• It features sights and sounds from places memorable to the poet and her personas
Cynthia Abdallah, My Six Little Fears: A Collection of Poems. Nairobi: Cynthia Abdallah, 2020. Pp. 34. ISBN 978-9914-701-37-1
Many poets hold dear the people or phenomena that ignited their musings and foundering in creative writing. The famous Kenyan novelist Ngugi wa Thiong’o attributes his flowering as a creative in the folklore of his father’s polygamous compound.
The several mothers who raised him planted permanent seeds of the artistic in the membranes of his brilliant and beautiful mind.
Based at the Gulu University in Northern Uganda, the good Professor Charles Okumu is working on a biography on the life and times of Okot p’Bitek. You will reckon with me that the latter is the finest poet modern Uganda has produced to date.
He is the author of the famous poem called Song of Lawino, the great poem that placed East Africa on the literary atlas.
Okot as revealed by his biographer is one who grew up listening to the compositions of his mother for funerary ceremonies. The mother was a notable dirge oral artiste among the Acoli people of northern Uganda.
His biography confirms the common strand in African literatures of male authors finding their muse through their maternal relations. Mothers, sisters, aunts and grandmothers are the granaries of folk tradition across the world, and Africa is not an exception in this.
So this time when I discovered a writer who deviated from this lineage of artistic inspiration, it was a pleasant discovery.
Cynthia Abdallah devotes her debut collection of poetry to her grandfather John Lidede. There is a quote from a famous writer that opens up her tender connections with the patriarch.
“Time was passing like a hand/waving from a train I wanted to be on/ I hope you never have to/think about anything as much as I think of you.” Jonathan Foer.
What excellent a paratext this is! It announces the ties that bind the mind to the present and the past simultaneously. For one to appreciate the fears and their meanings of this poet and her poems, both time scopes will need to be woven into a tapestry of revelations.
This is what then the 32 pieces collected in this dark green chapbook set out to do. Aspects of the biography of the young poetess announce their anchorage in poems of reminisces and places. These include: Lamu (p1), Mautuma (p5) and Naisula (p11).
They are tight poems full of imagery and colour of sights and sounds from places that are memorable to the poet and her personas. The sheer splendour of sounds and bright colour of stanzas from these three poems are an exercise of exquisite euphony.

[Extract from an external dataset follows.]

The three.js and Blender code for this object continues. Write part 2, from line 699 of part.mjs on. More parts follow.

Lamu is viewed as a space of heritage, happiness and great harmony, where past and present merge both culture and nature into a mosaic of meanings. A reader of this opening poem is a tourist automatically sent to find fine serenity with words arranged into such tidy poetry.

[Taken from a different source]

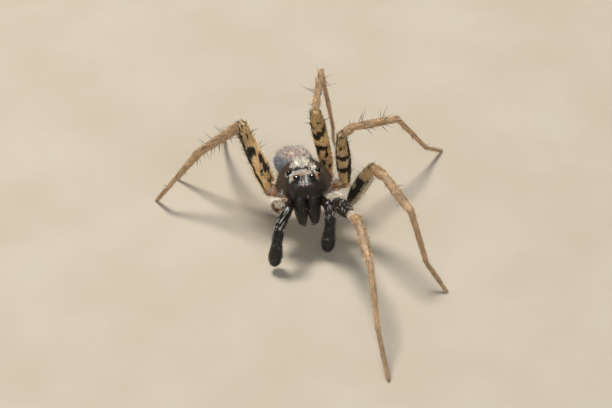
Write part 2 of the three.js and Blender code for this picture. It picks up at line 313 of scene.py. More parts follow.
palpSegments = {  # radii and the reach of the two round ends
    "root": (((0, 0.17), (0.4, 0.235), (1, 0.22)), (0.1, 0.1)),
    "femur": (((0, 0.17), (0.4, 0.235), (1, 0.22)), (0.12, 0.15)),
    "patella": (((0, 0.22), (0.5, 0.27), (1, 0.25)), (0.14, 0.14)),
    "tibia": (((0, 0.24), (0.5, 0.265), (0.9, 0.27), (1, 0.26)), (0.14, 0.14)),
    "bulb": (((0, 0.26), (0.25, 0.305), (0.6, 0.36), (0.88, 0.31), (1, 0.18)), (0.14, 0.1)),
}


def direction(heading, tilt):
    heading, tilt = math.radians(heading), math.radians(tilt)
    flat = math.cos(tilt)
    return np.array((flat * math.cos(heading), flat * math.sin(heading), math.sin(tilt)))


def chain(root, hip, lengths, headings, tilts):
    joints = [fromBody(root), fromBody(hip)]
    for length, heading, tilt in zip(lengths, headings, tilts):
        joints.append(joints[-1] + length * direction(heading, tilt))
    return joints


def hingeOf(joints):
    along = [unit(b - a) for a, b in zip(joints, joints[1:])]
    return sum(np.cross(a, b) for a, b in zip(along, along[1:]))


def mirrored(point, side):
    return (point[0] * side, point[1], point[2])


def legChains():
    found = {}
    for name, leg in legs.items():
        side = 1 if name.startswith("left") else -1
        root, hip = (mirrored(p, side) for p in (coxaRoots[leg["number"]], leg["hip"]))
        found[name] = chain(root, hip, leg["lengths"], leg["headings"], leg["tilts"])
    return found


def radiiOf(name, number):  # the radii of one segment of one leg
    if number == 2 and name in thighRadii:
        return thighRadii[name]
    girth = legs[name]["girth"] if number > 2 else 1
    return [(share, radius * girth) for share, radius in segmentRadii[number]]


def palpChains():
    found = {}
    for name, (side, *bend) in palps.items():
        found[name] = chain(mirrored(palpRoot, side), mirrored(palpHip, side), *bend)
    return found


# carapace with the head
carapace = {
    "length": 3.9, "halfWidth": 1.48, "headHalfWidth": 0.8, "height": 1.2, "browDrop": 0.4,
    "rimThickness": 0.12, "faceLift": 0.1, "coat": 0.035, "sides": 132, "rings": 104, "faceRings": 12,
}
outline = {  # how it changes from front to rear: shares of its length, of its size there, and powers
    "rounded": 0.11, "frontWidth": 0.72, "frontHeight": 0.8, "widening": (0.05, 0.42),
    "taperFrom": 0.45, "taperPower": 1.6, "browTo": 0.24, "browPower": 2.2,
    "fall": 0.8, "fallFrom": 0.5, "fallPower": 2.6,
    "squareness": (3.0, 1.9), "squareReach": (0.2, 0.6), "liftReach": (0.08, 0.26),
}
relief = {  # depths, places and widths in millimetres
    "top": (0.25, 0.7),
    "pit": {"depth": 0.07, "rear": 0.62, "width": 0.05, "length": 0.24},
    "spokes": {"depth": 0.022, "rear": 0.5, "count": 9, "reach": (0.25, 0.6)},
    "furrow": {"depth": 0.04, "front": 0.35, "slant": 0.62, "width": 0.12, "reach": (0.15, 0.5)},
    "bead": {"depth": 0.03, "height": 0.06, "width": 0.05, "reach": (-1.5, -0.6)},
    "lid": {"depth": 0.35, "place": 1.12, "width": 0.34},  # in radii of the eye
}
eyeSets = {  # half spacing, forward place, height, radius, way it looks
    "median_front": (0.1, -1.885, 0.76, 0.085, (0.12, -1, 0.1)),
    "lateral_front": (0.3, -1.86, 0.72, 0.07, (0.45, -1, 0.0)),
    "median_rear": (0.4, -1.6, 1.06, 0.19, (0.25, -0.8, 0.5)),
    "lateral_rear": (0.74, -0.92, 1.07, 0.16, (0.75, 0.1, 0.6)),
}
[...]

Other poems are chronotopic in nature and seek the contours of time that have collectively manufactured the life and times of this new Kenyan poet.
There are those poems that recollect her past experiences in tranquility, such as “Untold” (p25), and the two poems after it named “The Shadows” and “Just Then”.
The poem that gives the book its name is found on page 12. Fear is conceived as a multidimensional experience. The reservation over a suitor who may harm a sister is fear.
The fear that sleep is not just rest but a possibility of losing sense of sight permanently is defined in the second stanza.
Other fears are given shape and sensibility in this philosophical piece of art that announces the craft of a poet of great promise. Her greatest fear, psychologically understood, is one of the passage of time that sires old age. (p 12)
“I fear…. I fear…. I fear……that one day I will/ grow old….”
Psychoanalytically, the symbol of the patriarch, a figuration of time in motion, rears its head in the pages of this great little book as the ultimate fear.
The grandfather whose age must have left a great impact on this poet as acts and words of wisdom, ought to have let the poet see that old age is a destination to be admired.
The contradiction of paying homage to the old and fearing the idea of ageing is livid here. Yet in it, the mind of the reader finds an invitation to the philosophical, that Abdallah has packaged for all to unpackage in her first anthology of verse.
This is a book that reports the labour of love of a writer in emergence and reports to us the centrality of verse as a grammar of the self and the other.